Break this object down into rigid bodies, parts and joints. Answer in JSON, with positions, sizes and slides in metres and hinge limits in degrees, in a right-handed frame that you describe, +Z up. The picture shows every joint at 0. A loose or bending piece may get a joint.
==
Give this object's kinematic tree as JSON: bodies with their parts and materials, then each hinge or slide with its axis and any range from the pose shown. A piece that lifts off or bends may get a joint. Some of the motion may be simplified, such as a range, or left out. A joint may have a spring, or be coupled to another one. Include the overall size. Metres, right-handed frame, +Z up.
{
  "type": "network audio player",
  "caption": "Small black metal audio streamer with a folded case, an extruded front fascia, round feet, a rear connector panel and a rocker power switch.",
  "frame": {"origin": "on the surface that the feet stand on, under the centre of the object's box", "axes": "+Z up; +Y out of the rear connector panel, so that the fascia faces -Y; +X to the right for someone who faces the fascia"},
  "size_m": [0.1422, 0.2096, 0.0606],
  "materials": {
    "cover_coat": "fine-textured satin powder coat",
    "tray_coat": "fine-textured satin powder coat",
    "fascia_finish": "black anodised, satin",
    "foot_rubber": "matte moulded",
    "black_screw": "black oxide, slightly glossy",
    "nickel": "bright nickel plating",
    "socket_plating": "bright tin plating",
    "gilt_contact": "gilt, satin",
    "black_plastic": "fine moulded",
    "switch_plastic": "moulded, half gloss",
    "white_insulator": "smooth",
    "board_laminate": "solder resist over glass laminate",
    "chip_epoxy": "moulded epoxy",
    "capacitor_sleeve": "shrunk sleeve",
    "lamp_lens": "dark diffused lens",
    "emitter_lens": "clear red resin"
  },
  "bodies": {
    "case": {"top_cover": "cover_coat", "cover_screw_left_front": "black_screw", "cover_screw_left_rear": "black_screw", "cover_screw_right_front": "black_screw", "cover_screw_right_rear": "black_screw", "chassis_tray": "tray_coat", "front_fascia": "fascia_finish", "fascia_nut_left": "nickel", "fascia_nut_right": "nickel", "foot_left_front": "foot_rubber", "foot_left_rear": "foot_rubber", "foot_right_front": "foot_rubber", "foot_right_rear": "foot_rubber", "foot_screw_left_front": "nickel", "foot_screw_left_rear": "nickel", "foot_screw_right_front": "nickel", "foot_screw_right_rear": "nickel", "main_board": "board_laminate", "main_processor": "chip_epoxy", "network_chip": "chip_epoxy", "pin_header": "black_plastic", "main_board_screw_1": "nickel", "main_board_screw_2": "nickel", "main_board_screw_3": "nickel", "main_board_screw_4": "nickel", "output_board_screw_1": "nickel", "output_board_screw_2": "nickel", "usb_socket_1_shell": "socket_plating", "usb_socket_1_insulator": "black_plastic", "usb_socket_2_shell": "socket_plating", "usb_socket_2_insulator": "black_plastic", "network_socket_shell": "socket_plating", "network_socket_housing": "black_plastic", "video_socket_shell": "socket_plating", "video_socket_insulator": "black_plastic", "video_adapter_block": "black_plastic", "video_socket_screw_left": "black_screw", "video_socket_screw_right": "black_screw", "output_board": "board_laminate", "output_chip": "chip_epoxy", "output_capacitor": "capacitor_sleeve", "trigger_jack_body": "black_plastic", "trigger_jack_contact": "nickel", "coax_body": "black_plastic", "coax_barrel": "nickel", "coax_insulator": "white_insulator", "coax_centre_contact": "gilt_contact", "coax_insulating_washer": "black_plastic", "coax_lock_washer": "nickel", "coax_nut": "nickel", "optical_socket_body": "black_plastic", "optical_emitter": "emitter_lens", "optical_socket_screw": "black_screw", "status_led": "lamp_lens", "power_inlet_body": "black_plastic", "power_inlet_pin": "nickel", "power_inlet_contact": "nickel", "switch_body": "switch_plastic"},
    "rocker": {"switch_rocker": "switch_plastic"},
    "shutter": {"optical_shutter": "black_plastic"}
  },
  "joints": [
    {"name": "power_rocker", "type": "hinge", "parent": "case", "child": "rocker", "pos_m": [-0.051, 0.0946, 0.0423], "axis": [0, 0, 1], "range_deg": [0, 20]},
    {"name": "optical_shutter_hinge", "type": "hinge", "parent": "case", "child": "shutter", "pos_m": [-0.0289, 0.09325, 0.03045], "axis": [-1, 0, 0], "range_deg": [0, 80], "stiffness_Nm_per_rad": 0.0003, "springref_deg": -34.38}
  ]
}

▶ [Goal]:
Work out how many lines in the records above contain the word "frame", and give only that number.

▶ [Output]:
3